I think this is a key document of the musical milieu in 1950s California, not so much for its content (fascinating as it is), but, rather, for the number of threads—of style, of practice, of personnel—that it gathers together. In the first place, it is emblematic of the vogue for systematic composition that touched both the jazz and film-composing worlds at the time. First there was Joseph Schillinger’s System of Musical Composition; then there was Arnold Schoenberg, who took up residence in Los Angeles in the 1930s, where his students included film-music types including Oscar Levant and David Raskin; and then there were further innovations, like Schoenberg pupil George Tremblay’s Definitive Cycle of the Twelve-Tone Row or George Russell’s influential Lydian Chromatic Concept.

Lyle “Spud” Murphy, a reed player who pivoted into writing big-band charts (most notably for Benny Goodman) and then worked as a studio and film-music arranger, was one of the most interesting of these figures, and one who made the biggest splash in the West Coast jazz scene. He was a generation older than most of the practitioners and, thanks to his theoretical and pedagogical bent, became a kind of guru to a number of jazz and film composers in the LA movie-and-records ecosystem. After finishing a four-volume treatise on Modern Arranging, Murphy published Creating New Sounds in Music with a 12-Tone System in 1949 (a precursor to the “Equal Interval System” that would become Murphy’s magnum opus).
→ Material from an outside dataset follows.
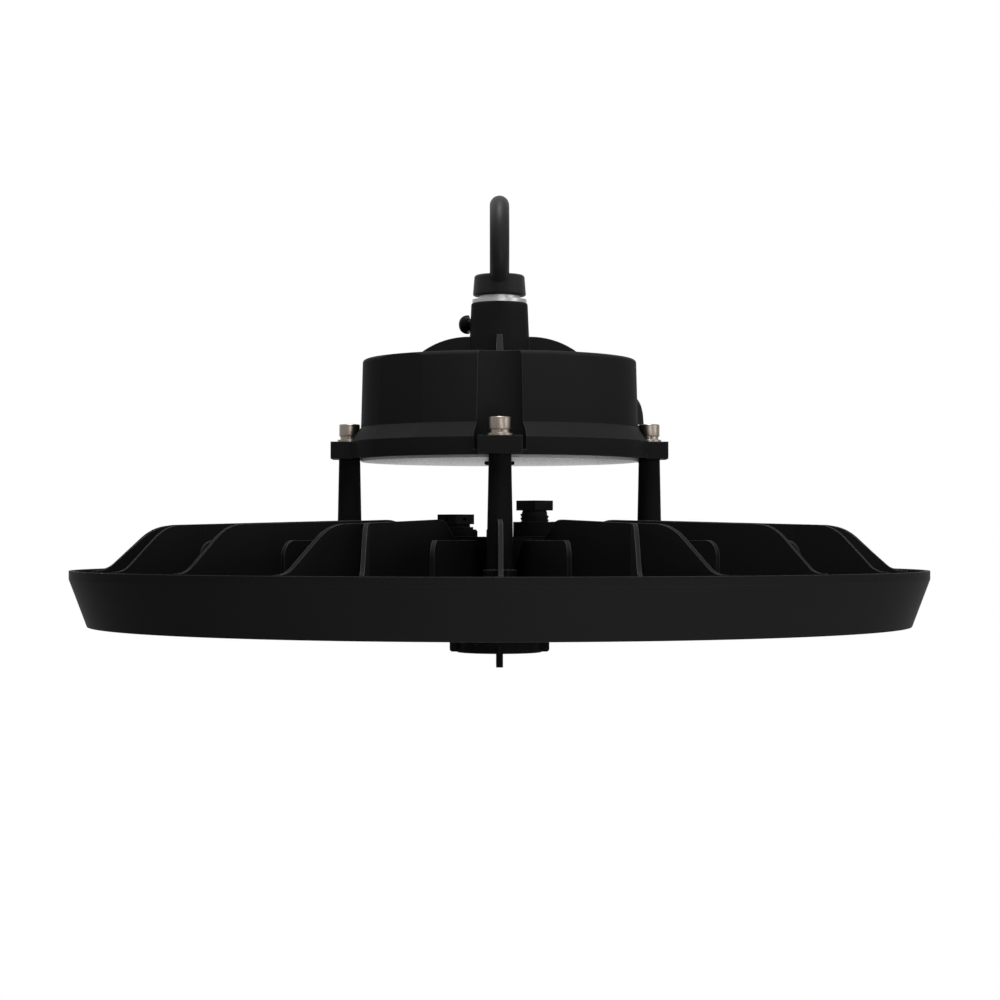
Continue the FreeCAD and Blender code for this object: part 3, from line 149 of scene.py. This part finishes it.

The numbers on the album are all written or arranged according to the system (with one of the originals, the 5/4 “Triton,” actually appearing in Murphy’s book as an example). It all seems fairly punctilious, but the players—Buddy Collette, Russ Cheever, Jack Dumont, Chuck Gentry, and Abe Most on winds, with a rhythm section of Previn, Manne, and bassist Curtis Counce—find the grooves, making a stronger-than-usual case for this sort of rarified jazz. Previn, in particular, is on point throughout.

Previn would never adopt any strict compositional system, steering clear of dodecaphony (though he did admit, many years later, to cribbing a row from George Tremblay.) He was too curious and eclectic at heart, and plenty prolific by his own devices. But the sort of high-concept approach to arranging epitomized and crystallized here was already informing Previn’s approach to jazz, in a more casual but still crucial way.

This, it should be noted, was Previn’s first recording for Lester Koenig’s Contemporary Records, the quintessential West Coast jazz label in the 1950s and early 60s. Previn would soon become one of the label’s marquee artists.


Mel Tormé: It’s a Blue World (Bethlehem, 1955) (recorded August 1955)

A host of arrangers worked on this collection from the Velvet Fog: Marty Paich, Russ Garcia, Al Pellegrini (who also conducted). Previn’s sole contribution, a glossy mid-tempo version of the Gershwins’ “How Long Has This Been Going On?,” walks up to the door of a swinging beat without ever ringing the bell, but the way it keeps the rhythm simple and broad, giving Tormé room to gently dance around the melody, anticipates strategies Previn will utilize on the easy-listening records he’ll make in the 1960s.


Betty Bennett: Nobody Else But Me (Atlantic, 1955) (recorded September, October 1955)

Rogers and Previn divided up the arrangements for this album, with Previn taking the ballads, but still lending piano to Rogers’ more swinging, uptempo assignments. The two took joint credit on the Gershwins’ “Treat Me Rough.” (One wonders who was responsible for that number’s brief, bubbly scat-singing-and-horns chorus, one of the less predictable things on the record.) Previn’s arrangements are straight out of the MGM playbook: lush, lilting, and making surprisingly resourceful use of his chosen instrumentation: two flutes, oboe, clarinet, bass clarinet, French horn, piano, harp, and bass. He takes the occasional solo in Rogers’ charts, with his turn on “You Took Advantage of Me” showing unmistakeable signs of a new referent: Oscar Peterson.

(Also, compare Previn’s light-footed, Bacardi-silver “Sidewalks of Cuba” on Let’s Get Away From It All with Rogers’ decidedly heavier, Bacardi-gold version here.) 

The liner notes, by critic and Bennett fan Ralph J. Gleason, offer a taste of the sort of critical jazz border patrol that will stalk Previn for years to come.

This album is no jazz album any more than Paul Whiteman’s band was a jazz band for the presence of Bix and Tram and the others. But it has its jazz moments and all of them are not due to the singer herself, true jazz girl though she is. Included among the men on the date are a number of top flight jazz musicians—who are also top flight studio musicians, ready to cut anybody’s charts at a moment’s notice…. Despite the presence of these men, it is not a jazz album.

This was the last time Previn would appear on record with Rogers. But Shelly Manne, who played drums on Rogers’ arrangements, would soon become Previn’s favorite partner.